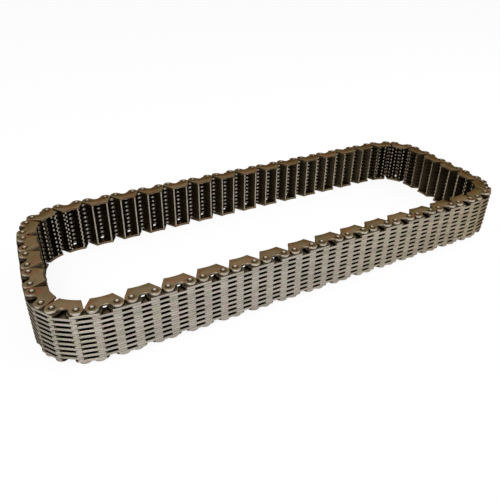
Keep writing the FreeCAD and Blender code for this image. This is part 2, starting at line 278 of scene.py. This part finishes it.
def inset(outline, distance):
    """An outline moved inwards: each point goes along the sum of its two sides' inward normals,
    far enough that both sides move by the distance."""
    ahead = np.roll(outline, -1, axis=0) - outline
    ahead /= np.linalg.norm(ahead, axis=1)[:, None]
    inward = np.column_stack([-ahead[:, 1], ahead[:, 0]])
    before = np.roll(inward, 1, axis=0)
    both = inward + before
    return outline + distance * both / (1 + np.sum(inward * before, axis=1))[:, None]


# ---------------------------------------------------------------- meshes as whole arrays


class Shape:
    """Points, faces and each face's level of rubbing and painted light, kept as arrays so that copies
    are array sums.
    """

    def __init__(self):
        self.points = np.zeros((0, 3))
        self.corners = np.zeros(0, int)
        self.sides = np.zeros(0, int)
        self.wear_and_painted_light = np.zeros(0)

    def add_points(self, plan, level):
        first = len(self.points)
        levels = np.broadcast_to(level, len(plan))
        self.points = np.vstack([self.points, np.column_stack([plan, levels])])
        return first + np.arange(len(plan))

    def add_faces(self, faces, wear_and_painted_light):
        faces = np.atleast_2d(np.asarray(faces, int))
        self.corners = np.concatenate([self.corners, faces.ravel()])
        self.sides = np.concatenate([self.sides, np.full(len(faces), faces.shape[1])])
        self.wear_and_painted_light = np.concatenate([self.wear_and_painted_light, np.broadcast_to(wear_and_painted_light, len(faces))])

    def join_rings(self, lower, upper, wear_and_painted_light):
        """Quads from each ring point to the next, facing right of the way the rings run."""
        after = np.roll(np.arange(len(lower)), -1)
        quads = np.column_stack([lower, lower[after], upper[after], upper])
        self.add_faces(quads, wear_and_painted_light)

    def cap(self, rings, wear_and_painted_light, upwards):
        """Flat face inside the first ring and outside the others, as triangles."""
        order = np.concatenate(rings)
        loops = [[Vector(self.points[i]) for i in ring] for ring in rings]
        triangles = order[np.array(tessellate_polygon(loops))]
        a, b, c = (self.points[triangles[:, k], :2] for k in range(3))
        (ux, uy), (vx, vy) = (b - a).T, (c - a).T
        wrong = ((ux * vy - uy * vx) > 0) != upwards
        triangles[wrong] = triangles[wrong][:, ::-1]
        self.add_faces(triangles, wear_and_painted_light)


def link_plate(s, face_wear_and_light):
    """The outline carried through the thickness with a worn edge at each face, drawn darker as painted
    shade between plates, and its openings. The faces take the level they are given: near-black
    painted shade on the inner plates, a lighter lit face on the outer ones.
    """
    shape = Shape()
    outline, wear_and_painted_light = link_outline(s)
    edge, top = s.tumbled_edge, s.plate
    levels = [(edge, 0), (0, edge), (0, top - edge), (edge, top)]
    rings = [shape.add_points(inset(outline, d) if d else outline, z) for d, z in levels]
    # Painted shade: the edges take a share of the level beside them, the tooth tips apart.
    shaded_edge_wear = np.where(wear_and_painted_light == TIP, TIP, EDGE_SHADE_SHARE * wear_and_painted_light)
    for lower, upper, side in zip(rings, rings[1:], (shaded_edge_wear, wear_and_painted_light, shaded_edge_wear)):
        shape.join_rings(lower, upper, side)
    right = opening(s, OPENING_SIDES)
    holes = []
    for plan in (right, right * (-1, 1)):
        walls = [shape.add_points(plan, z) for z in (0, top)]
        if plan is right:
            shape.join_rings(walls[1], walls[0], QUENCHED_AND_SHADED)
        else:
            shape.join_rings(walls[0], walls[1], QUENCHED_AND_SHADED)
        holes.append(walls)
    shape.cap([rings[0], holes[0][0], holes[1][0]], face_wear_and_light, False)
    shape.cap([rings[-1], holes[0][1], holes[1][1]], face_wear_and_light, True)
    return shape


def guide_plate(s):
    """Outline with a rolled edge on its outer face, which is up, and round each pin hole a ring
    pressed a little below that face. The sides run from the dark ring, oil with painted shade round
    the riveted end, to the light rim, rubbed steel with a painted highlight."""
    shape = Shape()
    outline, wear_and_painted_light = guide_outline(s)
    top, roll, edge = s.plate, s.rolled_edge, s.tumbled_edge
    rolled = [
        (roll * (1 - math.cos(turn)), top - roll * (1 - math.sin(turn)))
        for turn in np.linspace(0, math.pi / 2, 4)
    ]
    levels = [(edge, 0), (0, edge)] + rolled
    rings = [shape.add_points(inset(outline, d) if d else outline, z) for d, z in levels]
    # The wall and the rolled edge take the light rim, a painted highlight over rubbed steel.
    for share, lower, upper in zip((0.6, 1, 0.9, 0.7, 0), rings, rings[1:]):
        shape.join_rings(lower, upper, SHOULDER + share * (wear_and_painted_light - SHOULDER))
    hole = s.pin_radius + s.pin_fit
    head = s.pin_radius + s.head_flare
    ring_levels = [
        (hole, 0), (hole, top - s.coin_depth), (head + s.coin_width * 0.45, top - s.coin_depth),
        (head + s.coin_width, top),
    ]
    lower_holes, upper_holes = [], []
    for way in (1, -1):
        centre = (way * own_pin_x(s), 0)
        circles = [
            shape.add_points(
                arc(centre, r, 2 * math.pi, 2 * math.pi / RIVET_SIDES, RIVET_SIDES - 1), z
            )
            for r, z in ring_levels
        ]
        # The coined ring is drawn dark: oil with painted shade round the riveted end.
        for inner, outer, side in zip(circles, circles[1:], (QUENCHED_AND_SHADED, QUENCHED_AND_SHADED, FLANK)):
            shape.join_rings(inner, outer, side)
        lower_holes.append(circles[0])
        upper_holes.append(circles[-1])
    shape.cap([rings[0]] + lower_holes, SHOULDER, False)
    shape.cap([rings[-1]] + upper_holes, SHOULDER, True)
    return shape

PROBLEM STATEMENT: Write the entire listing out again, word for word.

RESULT FOR THIS TASK:
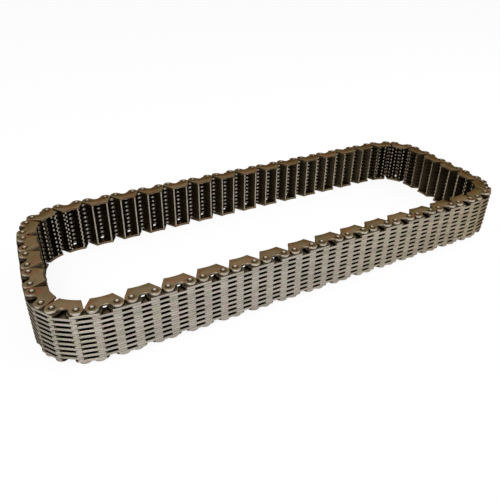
Keep writing the FreeCAD and Blender code for this image. This is part 2, starting at line 278 of scene.py. This part finishes it.
def inset(outline, distance):
    """An outline moved inwards: each point goes along the sum of its two sides' inward normals,
    far enough that both sides move by the distance."""
    ahead = np.roll(outline, -1, axis=0) - outline
    ahead /= np.linalg.norm(ahead, axis=1)[:, None]
    inward = np.column_stack([-ahead[:, 1], ahead[:, 0]])
    before = np.roll(inward, 1, axis=0)
    both = inward + before
    return outline + distance * both / (1 + np.sum(inward * before, axis=1))[:, None]


# ---------------------------------------------------------------- meshes as whole arrays


class Shape:
    """Points, faces and each face's level of rubbing and painted light, kept as arrays so that copies
    are array sums.
    """

    def __init__(self):
        self.points = np.zeros((0, 3))
        self.corners = np.zeros(0, int)
        self.sides = np.zeros(0, int)
        self.wear_and_painted_light = np.zeros(0)

    def add_points(self, plan, level):
        first = len(self.points)
        levels = np.broadcast_to(level, len(plan))
        self.points = np.vstack([self.points, np.column_stack([plan, levels])])
        return first + np.arange(len(plan))

    def add_faces(self, faces, wear_and_painted_light):
        faces = np.atleast_2d(np.asarray(faces, int))
        self.corners = np.concatenate([self.corners, faces.ravel()])
        self.sides = np.concatenate([self.sides, np.full(len(faces), faces.shape[1])])
        self.wear_and_painted_light = np.concatenate([self.wear_and_painted_light, np.broadcast_to(wear_and_painted_light, len(faces))])

    def join_rings(self, lower, upper, wear_and_painted_light):
        """Quads from each ring point to the next, facing right of the way the rings run."""
        after = np.roll(np.arange(len(lower)), -1)
        quads = np.column_stack([lower, lower[after], upper[after], upper])
        self.add_faces(quads, wear_and_painted_light)

    def cap(self, rings, wear_and_painted_light, upwards):
        """Flat face inside the first ring and outside the others, as triangles."""
        order = np.concatenate(rings)
        loops = [[Vector(self.points[i]) for i in ring] for ring in rings]
        triangles = order[np.array(tessellate_polygon(loops))]
        a, b, c = (self.points[triangles[:, k], :2] for k in range(3))
        (ux, uy), (vx, vy) = (b - a).T, (c - a).T
        wrong = ((ux * vy - uy * vx) > 0) != upwards
        triangles[wrong] = triangles[wrong][:, ::-1]
        self.add_faces(triangles, wear_and_painted_light)


def link_plate(s, face_wear_and_light):
    """The outline carried through the thickness with a worn edge at each face, drawn darker as painted
    shade between plates, and its openings. The faces take the level they are given: near-black
    painted shade on the inner plates, a lighter lit face on the outer ones.
    """
    shape = Shape()
    outline, wear_and_painted_light = link_outline(s)
    edge, top = s.tumbled_edge, s.plate
    levels = [(edge, 0), (0, edge), (0, top - edge), (edge, top)]
    rings = [shape.add_points(inset(outline, d) if d else outline, z) for d, z in levels]
    # Painted shade: the edges take a share of the level beside them, the tooth tips apart.
    shaded_edge_wear = np.where(wear_and_painted_light == TIP, TIP, EDGE_SHADE_SHARE * wear_and_painted_light)
    for lower, upper, side in zip(rings, rings[1:], (shaded_edge_wear, wear_and_painted_light, shaded_edge_wear)):
        shape.join_rings(lower, upper, side)
    right = opening(s, OPENING_SIDES)
    holes = []
    for plan in (right, right * (-1, 1)):
        walls = [shape.add_points(plan, z) for z in (0, top)]
        if plan is right:
            shape.join_rings(walls[1], walls[0], QUENCHED_AND_SHADED)
        else:
            shape.join_rings(walls[0], walls[1], QUENCHED_AND_SHADED)
        holes.append(walls)
    shape.cap([rings[0], holes[0][0], holes[1][0]], face_wear_and_light, False)
    shape.cap([rings[-1], holes[0][1], holes[1][1]], face_wear_and_light, True)
    return shape


def guide_plate(s):
    """Outline with a rolled edge on its outer face, which is up, and round each pin hole a ring
    pressed a little below that face. The sides run from the dark ring, oil with painted shade round
    the riveted end, to the light rim, rubbed steel with a painted highlight."""
    shape = Shape()
    outline, wear_and_painted_light = guide_outline(s)
    top, roll, edge = s.plate, s.rolled_edge, s.tumbled_edge
    rolled = [
        (roll * (1 - math.cos(turn)), top - roll * (1 - math.sin(turn)))
        for turn in np.linspace(0, math.pi / 2, 4)
    ]
    levels = [(edge, 0), (0, edge)] + rolled
    rings = [shape.add_points(inset(outline, d) if d else outline, z) for d, z in levels]
    # The wall and the rolled edge take the light rim, a painted highlight over rubbed steel.
    for share, lower, upper in zip((0.6, 1, 0.9, 0.7, 0), rings, rings[1:]):
        shape.join_rings(lower, upper, SHOULDER + share * (wear_and_painted_light - SHOULDER))
    hole = s.pin_radius + s.pin_fit
    head = s.pin_radius + s.head_flare
    ring_levels = [
        (hole, 0), (hole, top - s.coin_depth), (head + s.coin_width * 0.45, top - s.coin_depth),
        (head + s.coin_width, top),
    ]
    lower_holes, upper_holes = [], []
    for way in (1, -1):
        centre = (way * own_pin_x(s), 0)
        circles = [
            shape.add_points(
                arc(centre, r, 2 * math.pi, 2 * math.pi / RIVET_SIDES, RIVET_SIDES - 1), z
            )
            for r, z in ring_levels
        ]
        # The coined ring is drawn dark: oil with painted shade round the riveted end.
        for inner, outer, side in zip(circles, circles[1:], (QUENCHED_AND_SHADED, QUENCHED_AND_SHADED, FLANK)):
            shape.join_rings(inner, outer, side)
        lower_holes.append(circles[0])
        upper_holes.append(circles[-1])
    shape.cap([rings[0]] + lower_holes, SHOULDER, False)
    shape.cap([rings[-1]] + upper_holes, SHOULDER, True)
    return shape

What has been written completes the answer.